Володя прилетал ко мне, потом был там на гастролях с Театром Пушкина.
Приехал в Ростов на крыше вагона, между прочим. Я пришла встречать Володю; все выходят – его нет. Мне говорят: «А твой сидит на крыше…» И он ездил с нашим театром на выездные спектакли, когда был свободен. И лазал за яблоками, и его схватили – под ружьем привела охрана. Были всякие такие дерзкие поступки. В совхозе увидел очень красивое яблочко – и полез. И потом они с этим дедом сидели и очень мирно беседовали на деревенском крылечке. А яблоки принесли всем. Это лето 61-го года.
– А Высоцкий показывался в Ростове?
Специально он не показывался. Он приезжал, но специального актерского показа не было. Его видели, знали. Даже было распределение ролей… по-моему, на «Красные дьяволята».
Но вот тут мне позвонили мои приятели – рассказали про «713-й просит посадку». И после этого я сама позвонила Володе, и мы с ним крупно поговорили по телефону. Расстались. И я тут же уехала из Ростова в Пермь.

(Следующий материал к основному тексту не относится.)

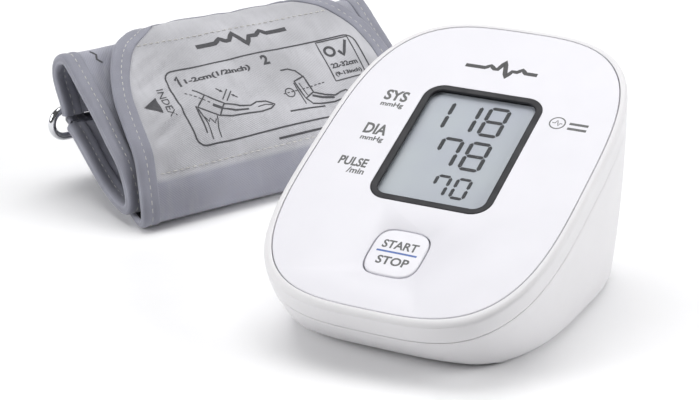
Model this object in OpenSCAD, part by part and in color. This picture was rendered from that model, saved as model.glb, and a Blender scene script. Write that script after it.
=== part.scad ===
// Upper arm blood pressure monitor: a wedge shaped desk unit with a rolled arm cuff beside it.
// Millimetres, +Z up. The origin is the centre of the unit's underside, and -Y is its low front.

/* [Housing] */
// Width of the housing across its rim
body_w = 103; // [95:1:115]
// Depth of the housing across its rim
body_d = 129; // [120:1:140]
// Height of the rim at the back
body_h = 80; // [72:1:90]
// Height of the rim at the front
front_h = 20.6; // [19:0.1:23]
// Squareness of the outline, from a rounder to a squarer superellipse
outline_n = 3.3; // [2.8:0.1:4.0]
// Thickness of the case walls
wall = 2.2; // [1.8:0.1:2.6]
// Height of the upper case's side band under the rim
band_h = 8; // [6:0.5:10]
// How far the sides lean in at the base
side_draft = 5; // [3:0.5:7]
// How far the front leans in at the base
front_draft = 19; // [15:1:21]

/* [Face] */
// Half width of the glossy face panel
panel_u = 49.0; // [46:0.1:49.4]
// Half length of the glossy face panel
panel_v = 68.6; // [65:0.1:69]
// Thickness of the face panel
panel_t = 2.2; // [1.6:0.1:2.4]
// Width of the display frame
display_w = 44.6; // [40:0.2:46]
// Length of the display frame
display_l = 57.6; // [52:0.2:60]
// Place of the display frame's centre up the face
display_v = 7.5; // [5:0.5:9]
// Width of the dark border of the display
display_border = 3.0; // [2:0.2:4]
// Width of the start button
button_w = 18.8; // [16:0.2:20]
// Length of the start button
button_l = 20.0; // [17:0.2:21]
// Place of the button's centre up the face
button_v = -43.7; // [-46:0.1:-42]

/* [Power and air] */
// Diameter of one AA cell
cell_d = 14.3; // [14:0.1:14.5]
// Length of one AA cell with its nub
cell_l = 50.3; // [49.5:0.1:50.5]
// Diameter of the pump's motor
motor_d = 24; // [22:1:24]
// Bore radius of the air jack
air_bore = 2.25; // [2:0.05:2.6]
// Bore radius of the power jack's mouth
dc_bore = 2.85; // [2.75:0.05:3]

/* [Cuff] */
// Width of the cuff band, along the arm
cuff_w = 140; // [130:1:150]
// Thickness of the air-filled part of the band
band_t = 3.0; // [2.8:0.1:3.2]
// Thickness of the tail of the band
tail_t = 2.2; // [2:0.1:2.4]
// Width of the bias tape along the band's edges
tape_w = 7; // [7:0.5:10]
// Direction of the cuff's axis, turned from +X
cuff_turn = 62.5; // [60:0.5:65]
// Wire radius of the metal ring
wire_r = 1.5; // [1.2:0.1:1.7]

/* [Hidden] */
$fn = 48;

tilt = atan((body_h - front_h) / body_d);
half_w = body_w / 2;
half_d = body_d / 2;
face_z = (front_h + body_h) / 2;
rear_draft = 0.8;
side_bulge = 0.8;
draft_power = 1.3;
base_round = 3;
part_gap = 0.15;
ring_n = 64;
groove = 0.3;
pocket_w = panel_t + 0.2;
floor_t = 2.0;
eps = 0.01;

// ---- the housing's skin ----
// Radius of the superellipse with half axes a and b, in direction t.
function outline_r(t, a, b) =
    pow(pow(abs(cos(t)) / a, outline_n) + pow(abs(sin(t)) / b, outline_n), -1 / outline_n);
function outline_pt(t, a, b) = outline_r(t, a, b) * [cos(t), sin(t)];
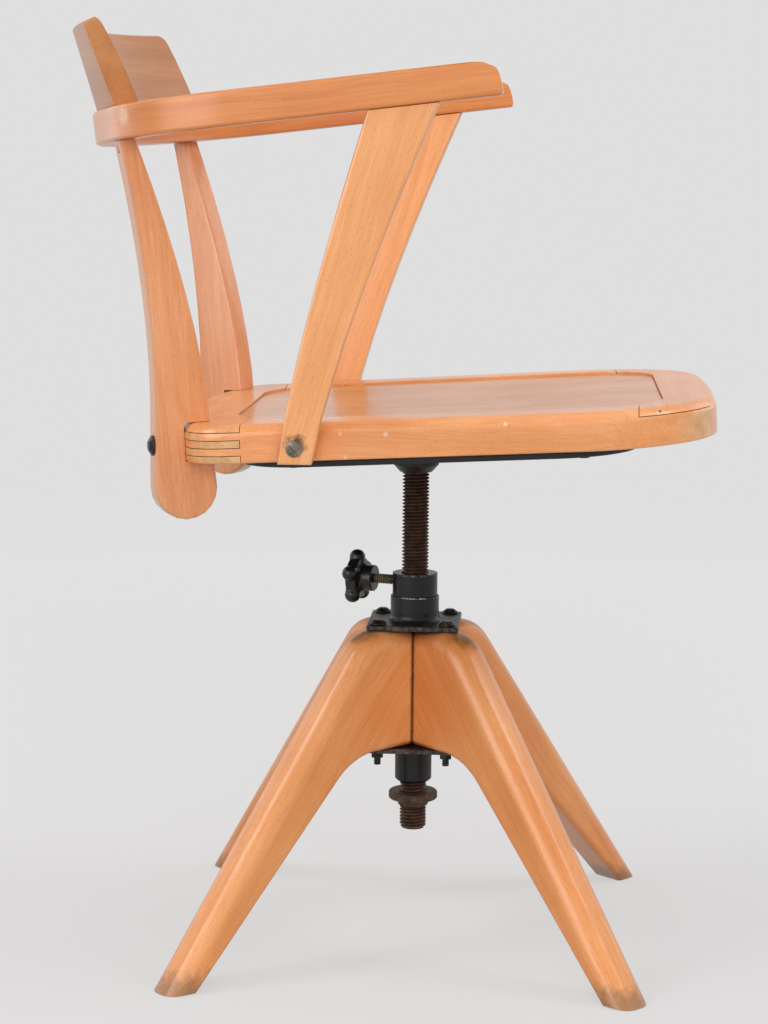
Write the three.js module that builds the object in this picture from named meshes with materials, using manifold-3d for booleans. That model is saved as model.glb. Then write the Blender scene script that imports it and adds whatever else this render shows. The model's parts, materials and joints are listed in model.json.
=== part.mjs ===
// A wooden swivel armchair on four splayed legs, with a threaded spindle that sets the seat height.
// Millimetres. Z is up, the chair faces -Y, and the origin lies on the floor under the middle of its outline.

import * as THREE from 'three';
import { mergeVertices } from 'three/addons/utils/BufferGeometryUtils.js';
import Module from 'manifold-3d';

const wasm = await Module();
wasm.setup();

// Driving dimensions of the fits
const fitGap = 0.3;
const cutOverrun = 20;
const halfTurn = Math.PI;

// Foot: four legs, mitred around the column
const legTop = 285.2;
const legThickness = 38;
const legDepth = 106.3;
const legTopReach = 67.7;
const legFootReach = 285.6;
const legSoleLength = 27;
const legKneeReach = 84.2;
const legShoulderRadius = 42;
const legArchRadius = 63;
const legEdgeRounding = 8;

// Column: plates, tube, sleeve and the bolts through the legs
const plateSide = 82;
const plateThickness = 4.6;
const plateBevel = 0.8;
const tubeRadius = 16.7;
const tubeBoreRadius = 12.8;
const tubeDrop = 32.8;
const tubeClearance = 3.3;
const sleeveRadius = 21.2;
const sleeveHeight = 21.8;
const sleeveWeld = 2.4;
const collarSpigotDepth = 12;
const boltCentre = 30.75;
const boltRadius = 3;
const boltHeadRadius = 7.6;
const boltHeadHeight = 4;
const boltDrop = 12;
const smallNutAcrossFlats = 10;
const smallNutHeight = 5;

// Threaded collar on the sleeve, with its clamping screw and star knob
const collarHeight = 20.2;
const collarRadius = 20.3;
const knobAxisDrop = 8.1;
const knobYawDegrees = 18;
const knobScrewRadius = 4.5;
const knobHubRadius = 12;
const knobHubStart = 38.7;
const knobHubEnd = 50;
const knobStarEnd = 63;
const knobLobeCount = 5;
const knobLobeCentre = 17.6;
const knobLobeRadius = 6.6;
const knobCoreRadius = 14.5;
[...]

Встретились мы с Володей через три года, тоже очень интересно. Я приехала в Москву к своей подружке Грете Ромадиной. Иду по бульвару и чувствую: кто-то мне сверлит затылок. Оборачиваюсь – никого нет. Прихожу к Ромадиной – и тут же телефонный звонок. Она говорит: «Звонит Высоцкий, говорит, что тебя видел из троллейбуса». И тогда же они приехали с Кариной Диадоровой и привезли мне песню «О нашей встрече – что и говорить». Он клялся, что только что ее сочинил.
У меня был автограф. Я сначала шибко обиделась на всякие «длинные хвосты», но потом сказала: «Перепиши текст». И он переписал.

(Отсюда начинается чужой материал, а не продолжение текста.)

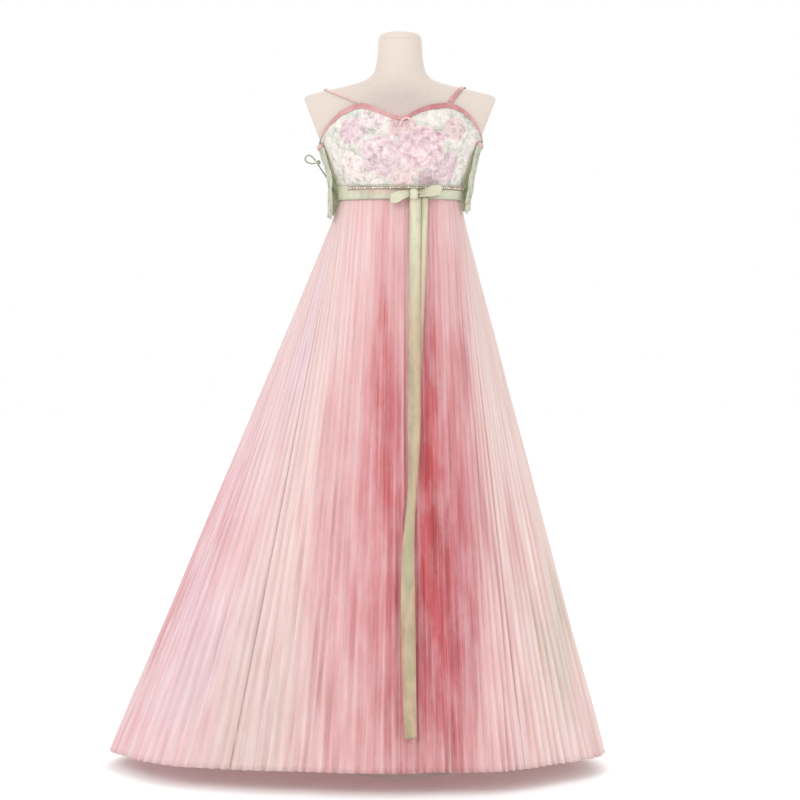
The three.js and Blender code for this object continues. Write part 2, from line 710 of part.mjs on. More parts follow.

Потом было еще несколько случайных встреч…
В 76-м я была на спектакле, видела «Гамлета», после спектакля мы поехали в Коломну, там было три концерта. Потом я была на «Вишневом саде».
– А ваше впечатление от концертов? К этому времени уже произошло у вас «открытие» Высоцкого?

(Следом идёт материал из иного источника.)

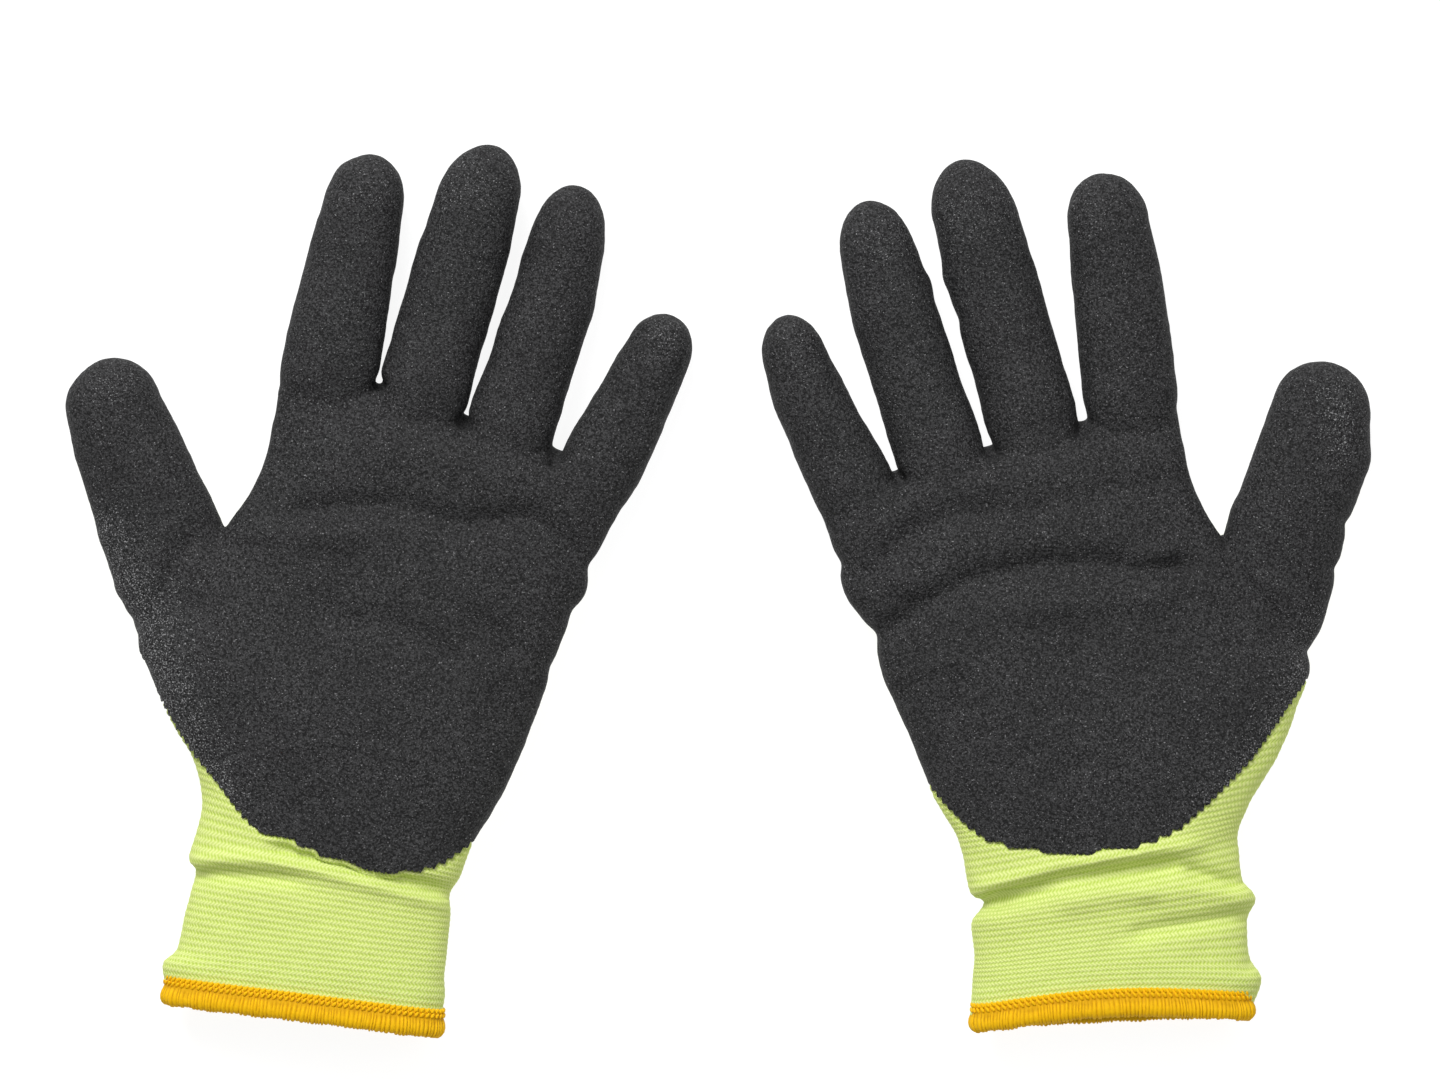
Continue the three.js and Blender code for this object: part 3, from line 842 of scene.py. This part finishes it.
def parts_of(side, kind):
    """Mark, piece name, bodies and blend for each part of a hand shell."""
    palm_name = {"coat": f"{side}_palm_coat", "knit": f"{side}_hand_knit"}[kind]
    rows = [(0, palm_name, None, None)]
    matrix = hand_matrix(side)
    for number, finger in enumerate(FINGERS):
        root, along, middle = finger_line(side, finger)
        palm, base, tip = f"{side}_palm", f"{side}_{finger}_base", f"{side}_{finger}_tip"
        spans = (
            (palm, base, -CUT_BEFORE_ROOT, BLEND_ROOT.get(finger, BLEND_ROOT_USUAL), "base"),
            (base, tip, middle - CUT_BEFORE_MIDDLE, BLEND_MIDDLE, "tip"),
        )
        for step, (parent, child, start, reach, end_name) in enumerate(spans):
            ends = [
                matrix @ Vector((*(root + along * place), 0.0)) for place in (start, start + reach)]
            rows.append((
                1 + 2 * number + step, f"{side}_{finger}_{kind}_{end_name}", (parent, child), ends))
    return rows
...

Да, тогда уже произошло. Впечатление от концертов? Мне сложно говорить, потому что я всё равно так и не сделалась просто слушателем или зрителем. Была договоренность, что один концерт я буду слушать из зала, а на два других мне ставили на сцене стул. И он менял репертуар: «Если тебе будет скучно, ты иди и отдохни». Но я все три концерта просидела. Да, тогда это уже было окончательное открытие, так сказать, открытие до конца.
– Изменился ли Владимир Семёнович за те годы, которые вы его знали?
Когда я в 76-м году ехала на встречу с ним, а ехали мы с Феликсом Антиповым, то все, провожая меня, были в ужасе: «Зачем ты это делаешь? Ты увидишь совсем другого человека… Нельзя, нельзя, нельзя, и не надо разбивать свои детские или полудетские иллюзии». Но когда мы встречались, всё моментально становилось таким же детским, как оно и было. Я перемен не замечала. Совершенно! В 76-м году меня Феликс привез и сказал: «Жди, сейчас подъедет „мерседес“, и он выйдет». Но я совершенно не знаю, что такое «мерседес» и что такое «жигули»… Я стояла, меня всё дальше и дальше оттесняли, я отходила и думала: «А не сбежать ли мне вообще?» Вдруг подъехала машина – Володя выбежал, схватил меня за руку, мы побежали в театр. Прошли через служебный вход. Сказал: «Сиди!» Я села. Подошла какая-то грозная женщина и сказала: «Вы с кем?» Жутким таким голосом. Я сказала: «Я – с Высоцким». – «Тогда сидите!» Потом появился Володя, мы опять куда-то побежали, то есть не было такого момента, когда бы мы вот так «вглядывались». А через этот момент проскочили – и всё! Всё было таким же точно, вплоть до походки и вплоть до манеры поведения.
– И такой банальный вопрос, я его всем задаю. Главная, на ваш взгляд, черта характера Высоцкого?
Как вам сказать… Мне кажется, что он всегда точно знал, чего он хочет, и очень целеустремленно к этому шел. Теперь это в громадном дефиците. И надежность! Были, конечно, и человеческие слабости, но тем не менее – надежность. И нежность… нежность. Со всей своей дерзостью он был очень нежным всегда.
1988
Юрий ЛЮБИМОВ
[7] «Он спел всё, что хотел!»
Высоцкий пришел в первый год как возник театр. Он же окончил Школу-студию МХАТ, но его отовсюду выгоняли. Его привели друзья его или дамы и, видимо, сказали, что шеф любит, когда поют. Вошел. Кепарь, серенький пиджачишко из букле. Сигареточку, конечно, погасил. Прочитал что-то маловразумительное, бравадное, раннего Маяковского, кажется. Я говорю:
– А гитарка чего там скромно стоит? Кореша вам уже сообщили, что шеф любит, когда играют на гитаре?
– Нет, я хотел бы спеть, если вы не возражаете.
Когда он стал петь, я его слушал сорок пять минут, несмотря на дела. Потом спросил:
– Чьи это тексты?
– Мои.
– Приходите, будем работать.
Потом стал наводить справки. Мне говорят: «Знаете, лучше не брать. Он пьющий человек». Ну, подумаешь, говорю, еще один в России пьющий, тоже невидаль. «Баньки» еще не было, «Охоты на волков» не было, «Куполов» не было. Но уже, кажется, была «На нейтральной полосе».